トリドールホールディングス 執行役員 CMO 兼 KANDOコミュニケーション本部長 兼 丸亀製麺 取締役 マーケティング本部長の南雲克明氏(撮影:宮崎訓幸)

 丸亀製麺のうどんで作られたドーナツ「丸亀うどーなつ」がヒットしている。2024年6月に発売開始し、1カ月で400万食を突破。売り上げは想定の倍を超え、丸亀製麺では過去最大のヒット商品になったという。この異色の新商品はどのように誕生したのか。「丸亀シェイクうどん」「丸亀うどん弁当」に続くヒット商品を世に出したトリドールホールディングス 執行役員CMOの南雲克明氏に話を聞いた。

【インタビュー動画はこちら】発売1カ月で400万食を突破、丸亀製麺「うどーなつ」大ヒットの裏側に迫る!

もちもちの食感がうどんとの相乗効果を生む

――新商品「丸亀うどーなつ」がヒットしています。なぜうどん店がドーナツを作ろうと考えたのでしょうか。

南雲克明/トリドールホールディングス 執行役員CMO
トリドールホールディングス 執行役員 CMO 兼 KANDOコミュニケーション本部長 兼 丸亀製麺 取締役 マーケティング本部長。早稲田大学大学院商学研究科卒MBA。コナミスポーツ、サザビーリーグなどBtoCの事業会社においてさまざまなブランドのマーケティング責任者を歴任。2018年トリドールホールディングス入社。2022年より現職。“感動(KANDO)”を起点に、感性とデータサイエンス両側面から持続的に選ばれる確率を高める「感動ドリブンマーケティング」を推進。ビジネスと企業価値をグロースさせ続けるマーケティングの革新と拡張に取り組む。

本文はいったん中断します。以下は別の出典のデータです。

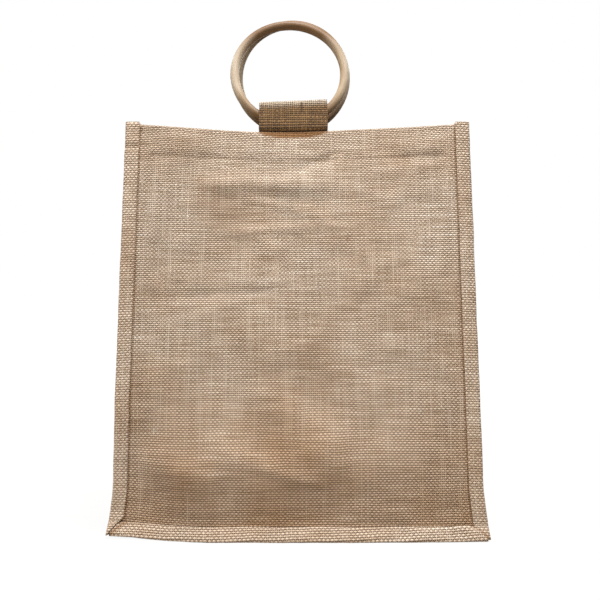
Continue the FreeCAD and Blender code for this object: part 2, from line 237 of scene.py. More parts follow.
hessian = {
    "pitch": 1.98 * mm,
    "rowPitch": 2.42 * mm,
    "rowsCloser": 104,
    "weftStops": (
        (0.22, "#C6AF97"), (0.42, "#D5C2AE"), (0.50, "#DBC9B7"), (0.60, "#E1D0BD"), (0.82, "#F2E8DC"),
    ),
    "warpStops": ((0.25, "#9C8266"), (0.5, "#B49C80"), (0.75, "#D8C8B4")),
    # Colour of the painted shade low between the yarns.
    "gap": "#3E260E",
    "gapDepth": 0.44,
    "golden": "#CBA97A",
    # Colour of painted shade in grooves, creases and under the tab, and of a few specks of soil.
    "crease": "#946633",
    # Colour of lint flecks and of painted light on the tab's top.
    "bleached": "#E6DBC8",
    "stain": 0.35,
    # How strongly the foot is painted darker and more golden, as painted warm shade.
    "footGold": 1.0,
    "footHeight": 400 * mm,
    "warp": 0.72,
    "weft": 0.84,
    "crown": 0.46,
    "relief": 0.55 * mm,
    "wander": 1.4 * mm,
    "roughness": 0.86,
}


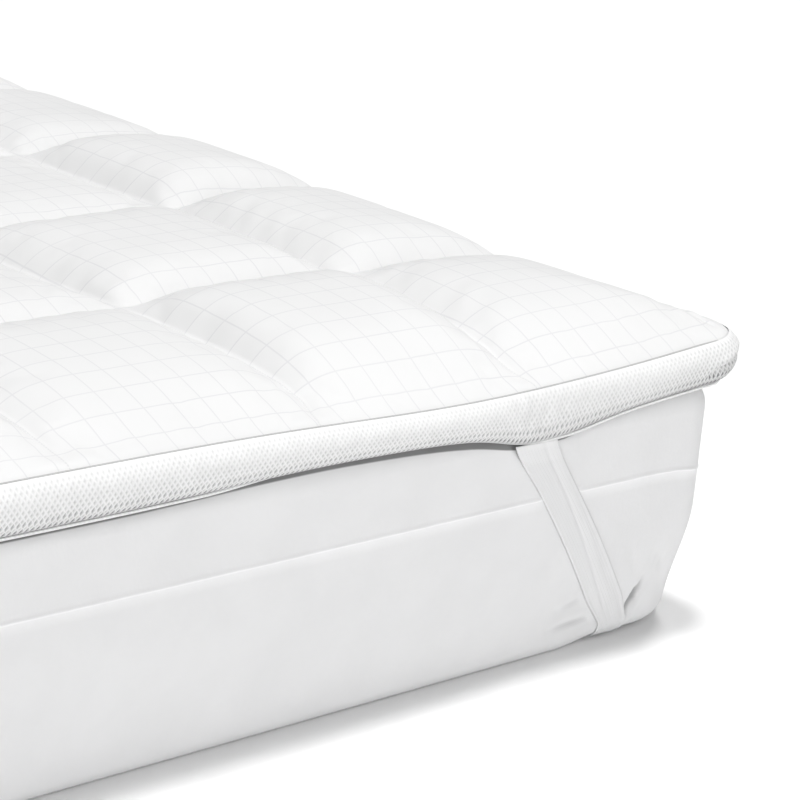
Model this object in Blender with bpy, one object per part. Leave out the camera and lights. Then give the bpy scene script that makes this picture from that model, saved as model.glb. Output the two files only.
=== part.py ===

南雲克明氏(以下敬称略) この商品を開発し始めたのは、3年ほど前にさかのぼります。当社のスローガン(「食の感動で、この星を満たせ。」)にあるように、私たちは「食の感動」を創造することを目指し、常にさまざまな商品開発を行っています。

 新商品における「食の感動」とは、一言で言えばお客さまの想像を超えることです。今までにないワクワクや驚きのある商品を作り、食べてみたいという気持ちなっていただく。そしてお客さまは実際に食べると、期待を上回るおいしさにびっくりする。そういった感動を実現しようと、いろいろな新商品を試してきました。

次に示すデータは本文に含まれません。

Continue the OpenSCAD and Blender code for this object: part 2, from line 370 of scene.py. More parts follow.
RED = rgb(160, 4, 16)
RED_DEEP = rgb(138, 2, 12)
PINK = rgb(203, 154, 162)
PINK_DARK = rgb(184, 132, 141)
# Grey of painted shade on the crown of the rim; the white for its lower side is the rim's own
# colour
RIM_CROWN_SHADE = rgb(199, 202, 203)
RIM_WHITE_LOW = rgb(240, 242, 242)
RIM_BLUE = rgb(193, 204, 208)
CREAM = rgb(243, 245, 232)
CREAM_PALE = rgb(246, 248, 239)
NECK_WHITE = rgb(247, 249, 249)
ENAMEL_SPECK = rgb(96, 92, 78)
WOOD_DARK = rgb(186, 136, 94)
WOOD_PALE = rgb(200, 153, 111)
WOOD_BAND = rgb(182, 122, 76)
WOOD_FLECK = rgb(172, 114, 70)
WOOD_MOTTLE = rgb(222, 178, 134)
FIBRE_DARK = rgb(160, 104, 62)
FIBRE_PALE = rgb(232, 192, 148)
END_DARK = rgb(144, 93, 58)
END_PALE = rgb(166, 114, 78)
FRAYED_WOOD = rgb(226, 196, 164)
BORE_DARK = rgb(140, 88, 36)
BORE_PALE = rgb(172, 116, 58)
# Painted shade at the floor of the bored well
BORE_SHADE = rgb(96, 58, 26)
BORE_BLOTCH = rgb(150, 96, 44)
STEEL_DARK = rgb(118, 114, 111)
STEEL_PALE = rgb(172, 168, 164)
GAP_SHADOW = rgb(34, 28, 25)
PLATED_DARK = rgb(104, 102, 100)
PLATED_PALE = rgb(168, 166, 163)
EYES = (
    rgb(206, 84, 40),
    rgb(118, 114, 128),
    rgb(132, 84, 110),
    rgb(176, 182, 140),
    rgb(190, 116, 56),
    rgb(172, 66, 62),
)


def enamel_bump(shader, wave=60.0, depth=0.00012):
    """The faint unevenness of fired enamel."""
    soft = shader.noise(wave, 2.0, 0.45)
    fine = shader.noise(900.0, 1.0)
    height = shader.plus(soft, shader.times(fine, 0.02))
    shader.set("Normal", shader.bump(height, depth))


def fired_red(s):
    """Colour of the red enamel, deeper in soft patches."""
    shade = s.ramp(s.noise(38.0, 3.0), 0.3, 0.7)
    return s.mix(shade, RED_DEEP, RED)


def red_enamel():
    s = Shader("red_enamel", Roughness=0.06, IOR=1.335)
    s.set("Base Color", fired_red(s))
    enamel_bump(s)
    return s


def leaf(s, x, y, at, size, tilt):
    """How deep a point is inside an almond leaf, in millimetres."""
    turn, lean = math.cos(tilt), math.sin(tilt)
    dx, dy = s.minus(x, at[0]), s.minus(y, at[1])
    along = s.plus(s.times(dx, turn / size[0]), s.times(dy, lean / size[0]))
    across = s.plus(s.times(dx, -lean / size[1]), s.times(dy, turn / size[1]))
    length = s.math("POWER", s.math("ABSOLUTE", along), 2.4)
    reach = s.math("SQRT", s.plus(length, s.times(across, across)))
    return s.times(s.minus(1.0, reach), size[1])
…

 うどんから作ったパンやかりんとうなど、これまでトライしたものは多岐にわたります。その中で、これなら消費者の想像を超えられると感じたのが丸亀うどーなつだったのです。 

――どのような点で「うどーなつは想像を超えられる」と考えたのでしょうか。

南雲 まず大きいのは「うどんから生まれたドーナツ」というユニークさです。そして食べてみると、うどんならではのもちもち感があります。これは今までのドーナツにはない食感であり、丸亀製麺らしい感動体験になると考えました。

揚げたてのうどーなつ

 だからこそ、開発過程ではもちもちの食感を高めることにこだわりました。丸亀製麺社長の山口(山口寛氏)と商品開発者、私の3人で試作品を食べながら、「もっともちもちにしてほしい」と何度もリクエストしましたね。

――それほど、この食感が重要になると。

南雲 丸亀製麺のうどんから生まれたドーナツであれば、食感に魅力がなければなりません。なぜなら丸亀製麺は店内で製麺をしており、生のうどんの食感や弾力がお客さまに評価されてきました。それがわれわれの生命線であり“らしさ”になっています。だからこそ、うどーなつの食感ももちもちである必要がありました。それにより、うどんとのブリッジが生まれます。お互いの商品の相乗効果も期待できるでしょう。